Exercise task:
Please restate, exactly as written, the lines running from the beginning of the material through the line that has "return under *" in it.

Source data:
------------------------------------

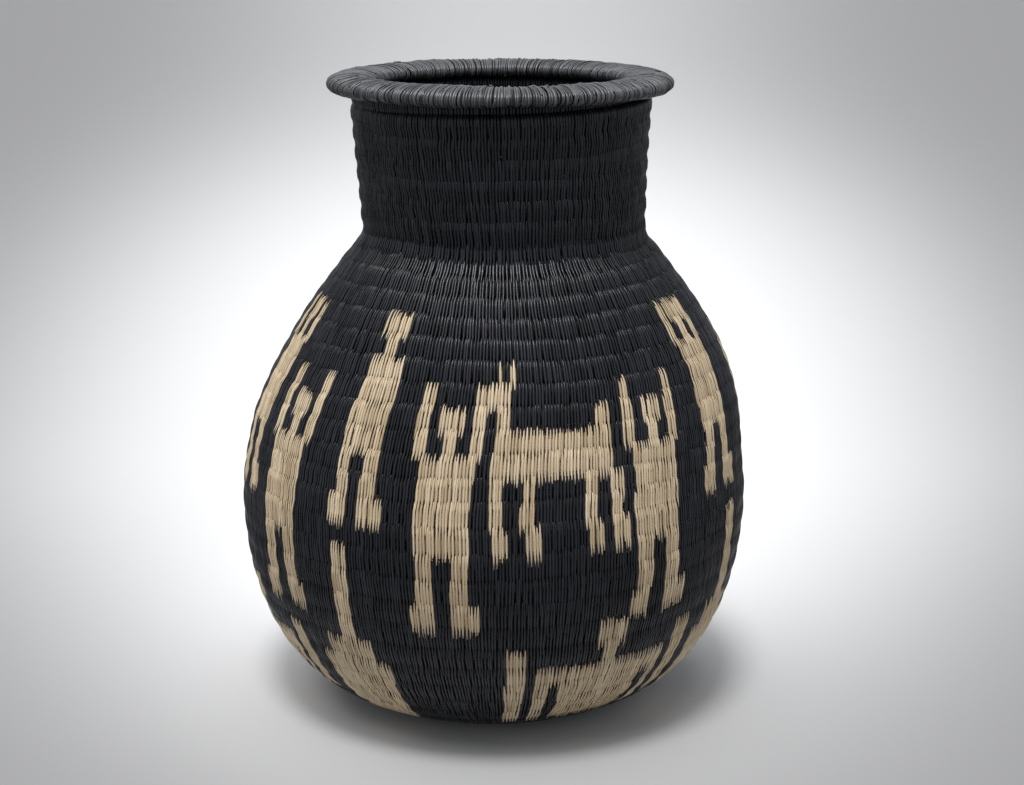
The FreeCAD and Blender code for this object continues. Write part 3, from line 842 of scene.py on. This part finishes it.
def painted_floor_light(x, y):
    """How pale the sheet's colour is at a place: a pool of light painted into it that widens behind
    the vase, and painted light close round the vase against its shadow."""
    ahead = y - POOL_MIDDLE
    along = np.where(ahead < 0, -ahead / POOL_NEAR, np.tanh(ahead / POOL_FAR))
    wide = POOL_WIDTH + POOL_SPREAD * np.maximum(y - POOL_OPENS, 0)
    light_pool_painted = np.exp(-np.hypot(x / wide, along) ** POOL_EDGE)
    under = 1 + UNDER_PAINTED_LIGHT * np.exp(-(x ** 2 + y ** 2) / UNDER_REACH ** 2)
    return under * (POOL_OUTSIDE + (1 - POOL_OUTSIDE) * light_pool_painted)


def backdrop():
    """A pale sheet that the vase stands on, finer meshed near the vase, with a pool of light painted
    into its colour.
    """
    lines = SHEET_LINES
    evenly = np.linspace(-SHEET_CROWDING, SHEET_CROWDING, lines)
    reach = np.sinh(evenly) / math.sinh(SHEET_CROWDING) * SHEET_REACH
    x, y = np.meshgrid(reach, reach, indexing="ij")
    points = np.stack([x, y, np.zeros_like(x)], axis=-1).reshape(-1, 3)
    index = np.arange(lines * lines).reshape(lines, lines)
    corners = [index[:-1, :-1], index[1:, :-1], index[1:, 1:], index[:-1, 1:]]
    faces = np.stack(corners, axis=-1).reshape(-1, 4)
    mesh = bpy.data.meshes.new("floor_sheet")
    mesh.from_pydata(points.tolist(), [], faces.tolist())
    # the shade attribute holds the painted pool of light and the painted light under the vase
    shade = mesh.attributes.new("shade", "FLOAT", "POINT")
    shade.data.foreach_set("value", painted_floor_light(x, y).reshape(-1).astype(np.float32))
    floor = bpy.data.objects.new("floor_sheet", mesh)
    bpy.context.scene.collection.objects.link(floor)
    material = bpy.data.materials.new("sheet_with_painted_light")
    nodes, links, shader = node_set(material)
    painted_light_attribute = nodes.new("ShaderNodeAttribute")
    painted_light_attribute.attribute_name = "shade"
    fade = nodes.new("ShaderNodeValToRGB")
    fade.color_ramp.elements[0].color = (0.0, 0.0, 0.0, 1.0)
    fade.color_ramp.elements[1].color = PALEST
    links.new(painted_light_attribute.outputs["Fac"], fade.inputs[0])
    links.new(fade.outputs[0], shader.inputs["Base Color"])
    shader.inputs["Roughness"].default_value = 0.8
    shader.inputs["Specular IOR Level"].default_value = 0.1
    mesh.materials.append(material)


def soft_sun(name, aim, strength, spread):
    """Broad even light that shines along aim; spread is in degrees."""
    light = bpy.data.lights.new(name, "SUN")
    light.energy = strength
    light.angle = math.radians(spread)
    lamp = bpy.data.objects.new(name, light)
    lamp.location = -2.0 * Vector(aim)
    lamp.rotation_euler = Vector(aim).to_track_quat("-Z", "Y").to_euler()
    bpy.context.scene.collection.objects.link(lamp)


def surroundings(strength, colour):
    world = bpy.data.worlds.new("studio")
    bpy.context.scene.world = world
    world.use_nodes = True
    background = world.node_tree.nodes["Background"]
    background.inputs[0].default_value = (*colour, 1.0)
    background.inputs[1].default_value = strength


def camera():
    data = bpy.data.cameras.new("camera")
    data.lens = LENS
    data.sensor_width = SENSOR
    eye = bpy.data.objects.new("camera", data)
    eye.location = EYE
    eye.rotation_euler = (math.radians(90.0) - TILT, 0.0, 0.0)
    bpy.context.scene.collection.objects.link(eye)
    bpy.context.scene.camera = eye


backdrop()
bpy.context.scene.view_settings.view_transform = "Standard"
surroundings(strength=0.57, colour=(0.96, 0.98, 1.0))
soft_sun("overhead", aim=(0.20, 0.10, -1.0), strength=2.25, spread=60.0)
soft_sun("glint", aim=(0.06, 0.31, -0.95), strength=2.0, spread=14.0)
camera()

------------------------------------

Answer to the exercise:
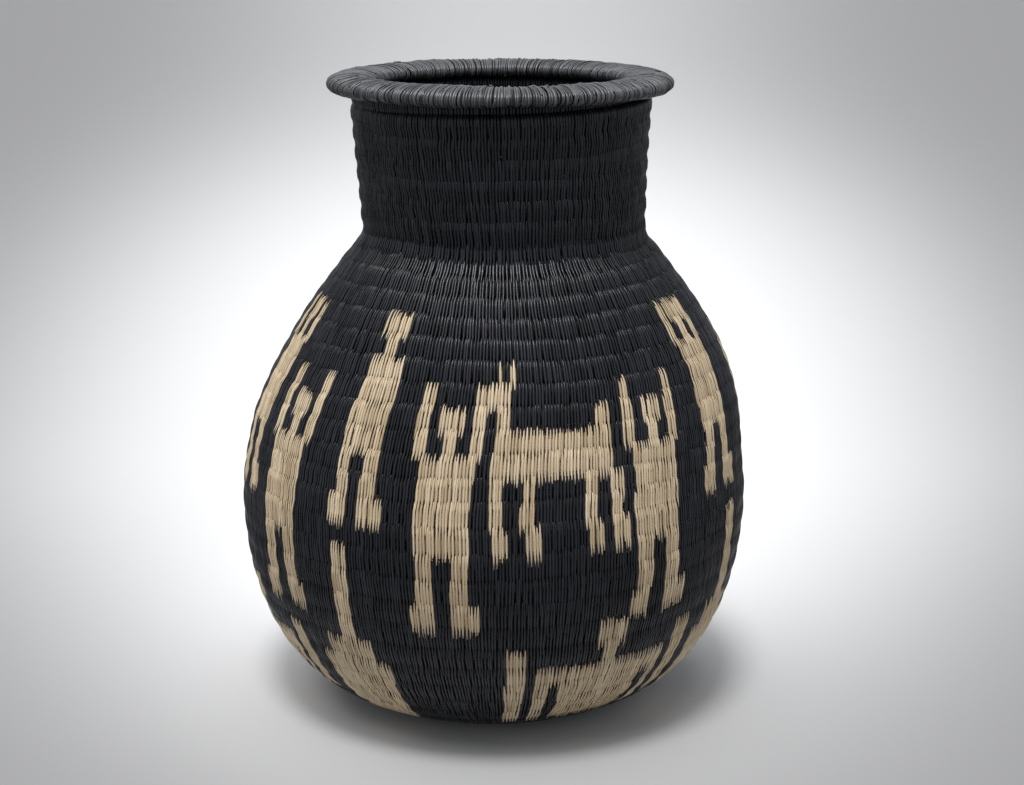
The FreeCAD and Blender code for this object continues. Write part 3, from line 842 of scene.py on. This part finishes it.
def painted_floor_light(x, y):
    """How pale the sheet's colour is at a place: a pool of light painted into it that widens behind
    the vase, and painted light close round the vase against its shadow."""
    ahead = y - POOL_MIDDLE
    along = np.where(ahead < 0, -ahead / POOL_NEAR, np.tanh(ahead / POOL_FAR))
    wide = POOL_WIDTH + POOL_SPREAD * np.maximum(y - POOL_OPENS, 0)
    light_pool_painted = np.exp(-np.hypot(x / wide, along) ** POOL_EDGE)
    under = 1 + UNDER_PAINTED_LIGHT * np.exp(-(x ** 2 + y ** 2) / UNDER_REACH ** 2)
    return under * (POOL_OUTSIDE + (1 - POOL_OUTSIDE) * light_pool_painted)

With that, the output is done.